Look in the material below for the line with "# Radii of the strip's two sides" and the line with "for node in", then set down exactly those two lines and all lines between, nothing more.
# # #
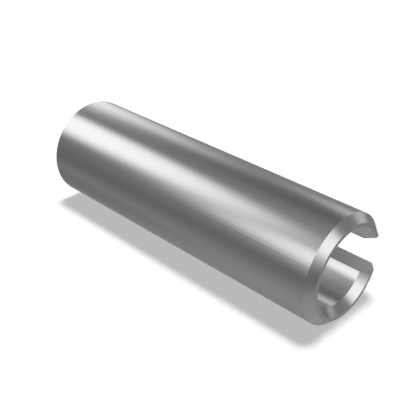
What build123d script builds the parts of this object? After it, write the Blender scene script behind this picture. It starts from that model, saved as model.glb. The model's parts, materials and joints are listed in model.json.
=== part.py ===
from build123d import *
import os

# Slotted spring pin: one strip of spring steel, rolled into a tube that stays open along one side.
# The pin stands on one end. Its axis is Z, its foot is at Z = 0 and its slot faces +Y.

# Driving dimensions, in millimetres
pin_diameter = 6.0
pin_length = 20.0
wall_thickness = 1.0
slot_width = 2.0
lead_in_chamfer = 0.4
end_land = 0.2

# Radii of the strip's two sides
outer_radius = pin_diameter / 2
bore_radius = outer_radius - wall_thickness

# The countersink takes what the lead-in and the flat land leave of the wall's end
mouth_chamfer = wall_thickness - lead_in_chamfer - end_land


with BuildPart() as spring_pin:
    # Section across the axis: a ring, opened by a slot with parallel faces
    with BuildSketch(Plane.XY):
        Circle(outer_radius)
        Circle(bore_radius, mode=Mode.SUBTRACT)
        Rectangle(slot_width, outer_radius, align=(Align.CENTER, Align.MIN), mode=Mode.SUBTRACT)
    extrude(amount=pin_length)

    # Lead-in round the outside of both ends
    rim_arcs = spring_pin.edges().filter_by(GeomType.CIRCLE).group_by(SortBy.RADIUS)[-1]
    chamfer(rim_arcs, lead_in_chamfer)

    # Countersink round both mouths of the bore
    mouth_arcs = spring_pin.edges().filter_by(GeomType.CIRCLE).group_by(SortBy.RADIUS)[0]
    chamfer(mouth_arcs, mouth_chamfer)

spring_pin.part.label = "spring_pin"

os.makedirs("parts", exist_ok=True)
export_step(spring_pin.part, "parts/spring_pin.step")
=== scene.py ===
import json
import math

import bmesh
import bpy
from mathutils import Matrix, Vector


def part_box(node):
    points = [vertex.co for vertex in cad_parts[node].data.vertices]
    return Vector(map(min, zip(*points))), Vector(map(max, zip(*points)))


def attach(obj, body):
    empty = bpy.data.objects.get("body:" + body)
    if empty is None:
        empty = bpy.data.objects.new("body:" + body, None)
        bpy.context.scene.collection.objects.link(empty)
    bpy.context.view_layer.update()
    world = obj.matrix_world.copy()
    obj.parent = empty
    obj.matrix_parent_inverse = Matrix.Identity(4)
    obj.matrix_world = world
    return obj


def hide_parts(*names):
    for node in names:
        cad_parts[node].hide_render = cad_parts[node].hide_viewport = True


# Slotted spring pin in satin steel, standing on one end in a studio of soft panels. The pin's axis is Z
# and its slot faces +Y. The studio's upright is -X, so that its panels run along the pin.

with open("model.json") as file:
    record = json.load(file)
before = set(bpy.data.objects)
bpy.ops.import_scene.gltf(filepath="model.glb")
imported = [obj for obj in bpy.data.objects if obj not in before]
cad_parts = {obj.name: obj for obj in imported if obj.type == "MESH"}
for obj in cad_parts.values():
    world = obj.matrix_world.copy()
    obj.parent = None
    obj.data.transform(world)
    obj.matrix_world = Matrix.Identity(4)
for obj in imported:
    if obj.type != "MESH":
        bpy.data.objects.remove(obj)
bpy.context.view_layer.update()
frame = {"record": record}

MM = 0.001


# Sizes of the pin, in metres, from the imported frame

def mount_size(name, size):
    found = next(mount for mount in frame["record"]["mounts"] if mount["name"] == name)
    return found["dims"][size] * MM


PIN_LOW, PIN_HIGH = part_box("spring_pin")
LENGTH = PIN_HIGH.z
OUTER_RADIUS = mount_size("outer_wall", "r_mm")
BORE_RADIUS = mount_size("bore", "r_mm")

# The straight walls leave room for a chamfer at each end
CHAMFER = (LENGTH - mount_size("outer_wall", "length_mm")) / 2
MOUTH_CHAMFER = (LENGTH - mount_size("bore", "length_mm")) / 2

# The slot's faces meet the outer wall at the pin's highest Y
SLOT_HALF = math.sqrt(OUTER_RADIUS**2 - PIN_HIGH.y**2)

# Facets in the wall's whole turn, and the widest angle between faces that are shaded as one
TURN_STEPS = 720
SHARP_ANGLE = math.radians(30)

# Vertices as near as this to a cut count as lying on it
CUT_REACH = 0.00002 * MM


# Camera: a square picture 30 degrees wide, with the pin's top end nearest

CAMERA_ANGLE = math.radians(30)
CAMERA_TURN = math.radians(45)
CAMERA_RISE = math.radians(30)
CAMERA_DISTANCE = 42 * MM
CAMERA_NEAREST = 1 * MM
CAMERA_FARTHEST = 2
PICTURE_UP = Vector((-1, 0, 0))


def studio_direction(turn, rise):
    """A direction by its turn round the studio's upright, from the pin's top end, and its rise."""
    return Vector((-math.sin(rise), math.cos(rise) * math.sin(turn), math.cos(rise) * math.cos(turn)))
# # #
**Answer to this problem**
# Radii of the strip's two sides
outer_radius = pin_diameter / 2
bore_radius = outer_radius - wall_thickness

# The countersink takes what the lead-in and the flat land leave of the wall's end
mouth_chamfer = wall_thickness - lead_in_chamfer - end_land


with BuildPart() as spring_pin:
    # Section across the axis: a ring, opened by a slot with parallel faces
    with BuildSketch(Plane.XY):
        Circle(outer_radius)
        Circle(bore_radius, mode=Mode.SUBTRACT)
        Rectangle(slot_width, outer_radius, align=(Align.CENTER, Align.MIN), mode=Mode.SUBTRACT)
    extrude(amount=pin_length)

    # Lead-in round the outside of both ends
    rim_arcs = spring_pin.edges().filter_by(GeomType.CIRCLE).group_by(SortBy.RADIUS)[-1]
    chamfer(rim_arcs, lead_in_chamfer)

    # Countersink round both mouths of the bore
    mouth_arcs = spring_pin.edges().filter_by(GeomType.CIRCLE).group_by(SortBy.RADIUS)[0]
    chamfer(mouth_arcs, mouth_chamfer)

spring_pin.part.label = "spring_pin"

os.makedirs("parts", exist_ok=True)
export_step(spring_pin.part, "parts/spring_pin.step")
=== scene.py ===
import json
import math

import bmesh
import bpy
from mathutils import Matrix, Vector


def part_box(node):
    points = [vertex.co for vertex in cad_parts[node].data.vertices]
    return Vector(map(min, zip(*points))), Vector(map(max, zip(*points)))


def attach(obj, body):
    empty = bpy.data.objects.get("body:" + body)
    if empty is None:
        empty = bpy.data.objects.new("body:" + body, None)
        bpy.context.scene.collection.objects.link(empty)
    bpy.context.view_layer.update()
    world = obj.matrix_world.copy()
    obj.parent = empty
    obj.matrix_parent_inverse = Matrix.Identity(4)
    obj.matrix_world = world
    return obj


def hide_parts(*names):
    for node in names:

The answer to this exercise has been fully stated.